Requirements: Below is a listing; restate from it, character for character, the lines beginning at the line holding "Keep writing the" and ending at the line holding "the part, one", both included.

Stored records:
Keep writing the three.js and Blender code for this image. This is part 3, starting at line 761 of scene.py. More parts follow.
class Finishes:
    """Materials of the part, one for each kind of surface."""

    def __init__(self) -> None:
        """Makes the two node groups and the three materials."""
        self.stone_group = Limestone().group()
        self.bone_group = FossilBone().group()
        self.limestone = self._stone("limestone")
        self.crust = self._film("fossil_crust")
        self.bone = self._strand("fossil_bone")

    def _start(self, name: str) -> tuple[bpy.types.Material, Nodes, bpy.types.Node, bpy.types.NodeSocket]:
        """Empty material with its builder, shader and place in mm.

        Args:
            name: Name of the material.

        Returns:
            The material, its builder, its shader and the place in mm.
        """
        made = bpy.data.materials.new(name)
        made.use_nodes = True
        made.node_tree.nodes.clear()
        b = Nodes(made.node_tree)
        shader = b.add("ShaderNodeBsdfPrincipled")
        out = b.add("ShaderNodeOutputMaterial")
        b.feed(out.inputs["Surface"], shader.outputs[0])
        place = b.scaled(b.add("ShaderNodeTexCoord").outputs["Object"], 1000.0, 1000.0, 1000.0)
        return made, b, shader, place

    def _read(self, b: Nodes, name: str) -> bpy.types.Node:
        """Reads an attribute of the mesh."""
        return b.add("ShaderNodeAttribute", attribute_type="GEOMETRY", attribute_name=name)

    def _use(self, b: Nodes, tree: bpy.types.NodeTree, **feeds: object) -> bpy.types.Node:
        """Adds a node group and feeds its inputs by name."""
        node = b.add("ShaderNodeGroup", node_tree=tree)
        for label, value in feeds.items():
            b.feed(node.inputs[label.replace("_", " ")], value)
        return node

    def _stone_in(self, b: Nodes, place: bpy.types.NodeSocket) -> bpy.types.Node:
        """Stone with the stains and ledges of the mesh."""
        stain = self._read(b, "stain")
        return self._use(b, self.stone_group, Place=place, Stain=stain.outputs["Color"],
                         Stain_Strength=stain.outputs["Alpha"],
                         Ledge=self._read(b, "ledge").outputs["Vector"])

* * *

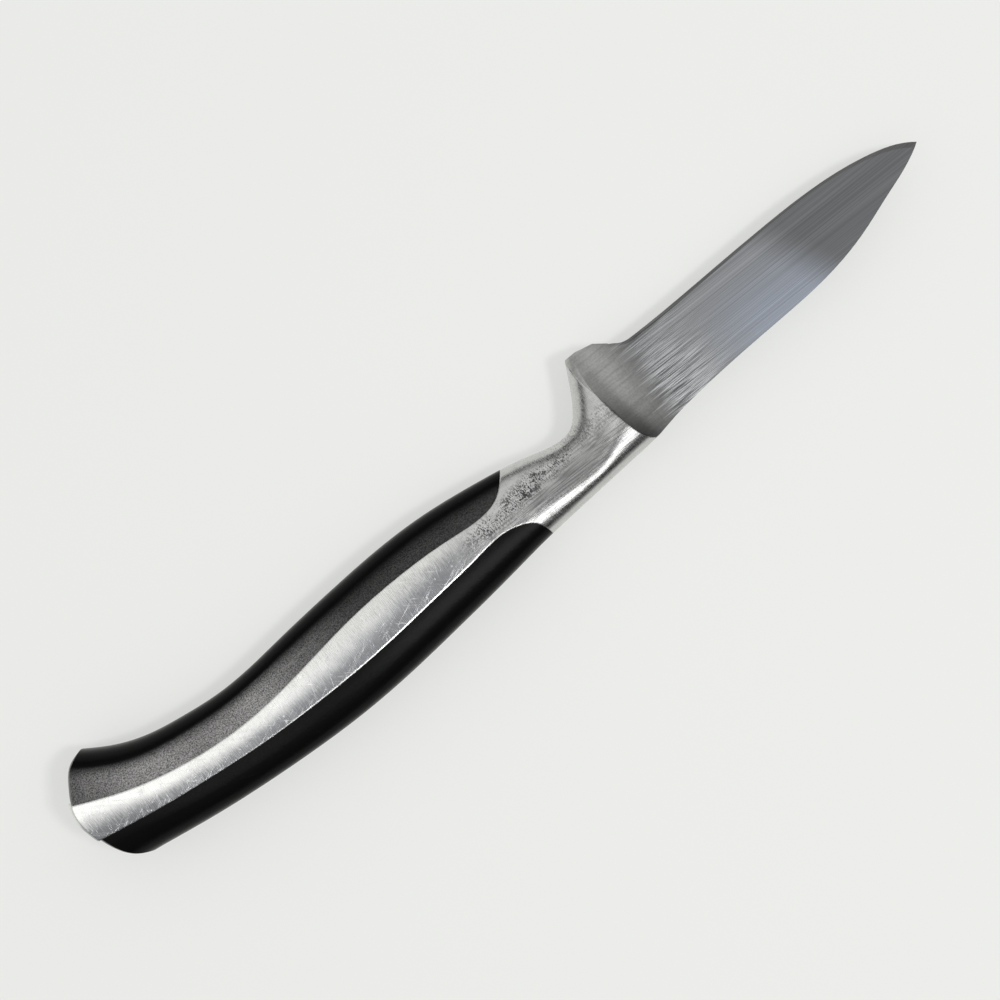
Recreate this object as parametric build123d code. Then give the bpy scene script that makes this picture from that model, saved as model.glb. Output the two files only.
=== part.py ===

Exercise solution:
Keep writing the three.js and Blender code for this image. This is part 3, starting at line 761 of scene.py. More parts follow.
class Finishes:
    """Materials of the part, one for each kind of surface."""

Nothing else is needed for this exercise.